The biggest challenges facing institutional investors in 2021
Francesco Martorana, CEO, Generali Insurance Asset Management explores some of the key investment risks for insurers including low yields, cyber security, and a greater focus on ESG
Sara Benwellposted on Monday, January 04, 2021
The year 2020 has been marked by the global coronavirus pandemic, the fastest market sell-off – and recovery – on record, and the turbulent US presidential election.
Notwithstanding the strong recovery in 2021, economic, political and social disorder should continue in the future. While euro area GDP is expected to return to pre-Covid level by end-2021, we still expect the crisis to leave long-standing scars, with potential growth set to fall and inequality keeping the social fabric more fragile.
Institutional investors will need to further adapt to the low return environment, anchored by secular stagnation and new monetary policy frameworks. Average inflation targeting (AIT) will likely become more popular.
"Institutional investors will need to further adapt to the low return environment,"
The extremely low level of real yields is filtering through valuation across all asset classes. In this new paradigm, rates volatility is durably low, positioning is crowded, valuations get stretched, corrections become more frequent and the diversification benefits diminish (fixed income returns will not offer as much cushion through recession or risk-off correction).
Therefore asset owners and asset managers need to put risk scenarios and tail risk hedging at the core of their investment strategies. Low returns will also threaten fee generation, hence AM revenues.
The low return environment will make it harder for savers to reach their retirement financial targets. This is both an opportunity and a challenge for asset managers: saving ratios will be higher, which will boost for asset under management; but asset managers will also need to offer the right products, with the right balance between safety and returns.
"Asset owners and asset managers need to put risk scenarios and tail risk hedging at the core of their investment strategies"
In the meantime, Institutions for occupational retirement provision (IORPs) have been heavily impacted by the COVID-19 crisis, which has seen a significant drops in the funding ratios.
The search for yields implies that private assets will play a more important role in the portfolios going forward, as confirmed by most institutional investors surveys. This is both an opportunity and a challenge for the asset management industry, given that a lot of money is going to chase a relatively limited pool of assets, especially in the Eurozone.

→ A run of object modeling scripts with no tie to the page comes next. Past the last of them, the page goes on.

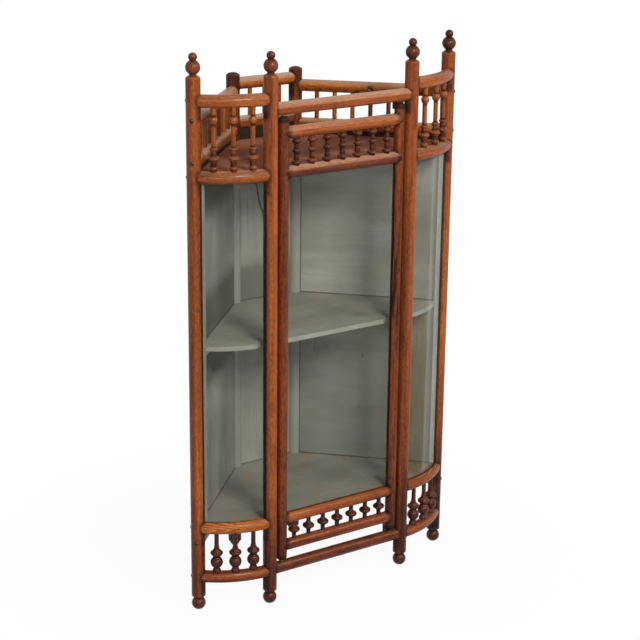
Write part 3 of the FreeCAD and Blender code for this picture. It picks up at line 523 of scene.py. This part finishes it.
def stile_grime_and_shade(finish):
    """Dirt at the door rails' joints and on the stiles' ends, painted shade on a stile's side behind the
    glass, and the mark that hands left on the meeting stile."""
    joints = near_heights(finish, DOOR_RAILS, 0.02)*(DOOR_HALF - abs(finish.x)).rise(0.0, 0.009)
    ends = abs(finish.z - STILE_MIDDLE).rise(0.446, 0.4575)
    hands = near_heights(finish, (0.63,), 0.19)*finish.x.rise(0.1425, 0.134)*finish.x.rise(0.0, 0.01)
    worn = finish.drawn_out(finish.x*130, finish.y*130, finish.z*11, 3).rise(0.46, 0.6)
    # Painted shade on the stile's side behind the door glass
    line = behind_glass(finish, DOOR_HALF, FRONT_Y, (-1, 0), (0, 1))
    return joints.most(ends*1.6).most(hands*worn*1.5).most(line*4)


def door_spindle_radius(finish):
    """The distance to the axis of the nearest door spindle."""
    aside = finish.x.repeat(SPINDLE_PITCH)
    ahead = finish.y - FRONT_Y
    return (aside*aside + ahead*ahead)**0.5


def bay_spindle_radius(side):
    """The distance to the axis of the nearest spindle of a bay."""
    sign = SIGNS[side]

    def radius(finish):
        aside = finish.x*sign - FRONT_HALF
        ahead = BAY_CENTRE_Y - finish.y
        along = aside.math("ARCTAN2", ahead).repeat(BAY_TURN/4)*BAY_RADIUS
        out = (aside*aside + ahead*ahead)**0.5 - BAY_RADIUS
        return (along*along + out*out)**0.5
    return radius


def in_necks(radius, wide, narrow, foot, necks):
    """Dirt and painted shade in a turning's necks, inside its narrow radius and none outside its wide one."""
    def grime_and_shade(finish):
        rings = [near_heights(finish, (foot + height,), reach) for height, reach in necks]
        dirt_and_shade = rings[0]
        for ring in rings[1:]:
            dirt_and_shade = dirt_and_shade.most(ring)
        return dirt_and_shade*radius(finish).rise(wide, narrow)*0.85
    return grime_and_shade


# Paint, bare board, glass and metal

def board_lines(finish):
    """1 in the thin dark lines where the walls meet the boards."""
    return near_heights(finish, (SHELF + 0.0006, FLOOR_BOARD + 0.0006), 0.0022)


def joint_lines(finish):
    """The same, and where a side wall meets its rear post."""
    return board_lines(finish).most(axis_distance(finish, *POST_AXES["rear"]).rise(*WALL_JOINT))


def board_edges(finish):
    """1 in the dirt that lies on a board along the back walls."""
    gap = (OUTER_X + OUTER_Y - abs(finish.x) - finish.y)*HALF_ROOT - 0.004
    return gap.least(REAR_Y - 0.004 - finish.y).rise(0.0032, 0.001)


def paint(name, run, brushed=0.3, dust=0.0, marks=None, low=0.0, shade_all_over=0.0, under=0.0, warm=0.0):
    """Old grey-green brush paint on board. marks takes the finish and gives a field of dark lines; a board
    with marks is bare on the side that looks backward. low is painted shade that darkens the paint below the
    shelf, under is the same close under each board and painted light where it is below 0, and shade_all_over
    is painted shade all over. warm darkens the right end with painted shade and yellows it with stain."""
    finish = Finish(name)
    across, depth, along = run(finish)
    below_shelf = (SHELF - finish.z).rise(0.0, 0.03)
    brush = finish.drawn_out(across*480, depth*480, along*8, 5, 0.68)
    wide = finish.drawn_out(across*14, depth*14, along*5, 4, 0.6)
    blotch = finish.noise(finish.place, 11, 5, 0.66)
    fleck = finish.noise(finish.place, 520, 3, 0.65).rise(0.66, 0.74)
    colour = finish.blend(wide.rise(0.3, 0.7), PAINT_DARK, PAINT_PALE)
    colour = finish.blend(brush.rise(0.45, 0.72)*brushed, colour, BRUSH_LINE)
    colour = finish.blend(blotch.rise(0.52, 0.7)*0.4, colour, PAINT_WARM)
    colour = finish.blend(blotch.rise(0.46, 0.3)*0.35, colour, PAINT_COOL)
    colour = finish.blend(fleck*0.5, colour, FLECK)
    # Painted shade: below the shelf, close under the boards and all over
    shade = below_shelf*low + shade_all_over
    if under:
        shade = shade + near_heights(finish, (TOP_BOARD - 0.01, SHELF - 0.01), 0.12)*under
    # Painted shade at the right end
    if warm:
        right_end = finish.x.rise(0.2, 0.24)*warm
        shade = shade + right_end*0.28
    colour = finish.blend(shade, colour, SHADE_TONE)
    if warm:
        yellowed = right_end*(below_shelf*0.6 + 0.4)
        runs = finish.drawn_out(finish.x*70, finish.y*70, finish.z*16, 5, 0.7).rise(0.42, 0.68)
        colour = finish.blend(yellowed*(runs*0.6 + 0.6), colour, YELLOWED)
    if dust:
        drift = finish.noise(finish.place, 24, 5, 0.7).rise(0.45, 0.7)
        colour = finish.blend(drift*dust, colour, DRIFT)
    if marks is not None:
        colour = finish.blend(marks(finish)*(blotch*1.2 + 0.2).least(1.0), colour, MARK)
    # Above the top board the panel is near-black: bare wood with painted shade
    colour = finish.blend((finish.z - TOP_BOARD).rise(-0.002, 0.0), colour, ABOVE_BOARD)
    if marks is not None:
        bare = finish.blend(brush.rise(0.35, 0.7), BACK_PALE, BACK_DARK)
        colour = finish.blend(finish.backward.rise(0.4, 0.6), colour, bare)
    height = brush*0.6 + blotch*0.4
    shader = finish.surface(Base_Color=colour, Roughness=0.55 + blotch*0.2, Specular_IOR_Level=0.2,
                            Normal=finish.bump(height, RELIEF, RELIEF_SHARE))
    return finish.done(shader)


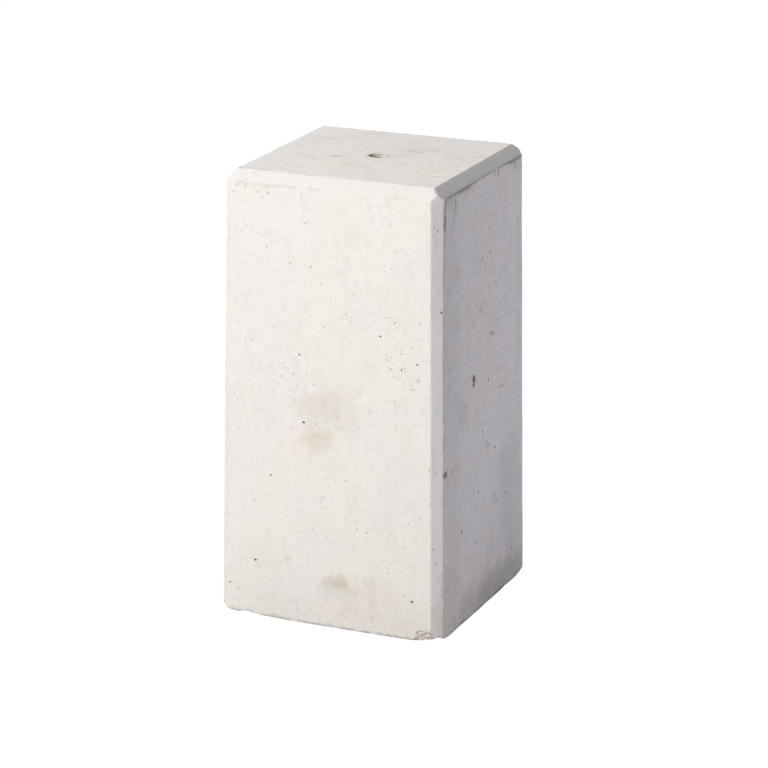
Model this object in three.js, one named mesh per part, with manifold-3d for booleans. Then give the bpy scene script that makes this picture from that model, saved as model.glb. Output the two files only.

Globally, there are $ 2.6 trillion in dry powder (i.e. capital committed and not yet invested) from private equity and private debt funds.
Furthermore, to avoid regulatory and reputational risk, asset managers and consultants must enhance communication to their institutional clients, especially on liquidity risk. Gating and suspensions occurred on real estate funds and some “unconstrained” multi-strategy funds represent a lesson learned.
"The search for yields implies that private assets will play a more important role in the portfolios going forward"
Asset managers need to accelerate the integration of ESG into the investment process. Above and beyond any ethical conviction, ESG is a key dimension of financial risk and return that cannot be longer ignored when taking portfolio decisions. 2020 showed strong ESG resilience, both in terms of fund flows and risk-adjusted returns.
New trends are emerging. First, ESG is fast spreading from equities to a broader universe, including fixed income. Second, the ‘social’ factor is gaining momentum following the Covid-19 crisis. Negative screening and best-in-class approaches are necessary but not sufficient: active managers can make the difference on thematic and impact investments, including active engagement towards issuers.
The rise of passive investment, and the decline in margins, is an obvious challenge for the industry. More than a fifth of AuM are now managed passively. Surveys suggests this may rise to 30% over the coming years. But active management remains key: capital markets cannot work without price discovery, therefore active management is even more important in conjunction with growing passive strategies.
"The rise of passive investment, and the decline in margins, is an obvious challenge for the industry."
The crisis marked a revolution in how institutional investors interact with asset managers. Market participants were able to adapt quickly to remote working also for portfolio management and trading. Looking forwards, some of the digital tools and apps already popular in the wealth management industry – where digitalisation and direct client servicing by financial planners are common – will find a place in servicing institutional clients.
The fast transition to digitalization in the investor-asset manager relation also creates new cyber security risks, not only in video-conference tools, but also on the operational side.
Surveys suggest institutional investors are seeking for a more selective and intense relationship with a small pool of lead AM providers. This pattern was only reinforced by the crisis, that reinforced relationships with incumbent providers rather than new market entrants.
Great attention and professionalism are needed. As the main asset management of the Generali group, we are used to a long-term view and have developed strong skills in credit analysis. Bonds remain important asset classes but today we need to aim for sustainable growth, also looking at the decorrelation from market risks and try to contribute to the recovery, as in the case of real assets and infrastructures.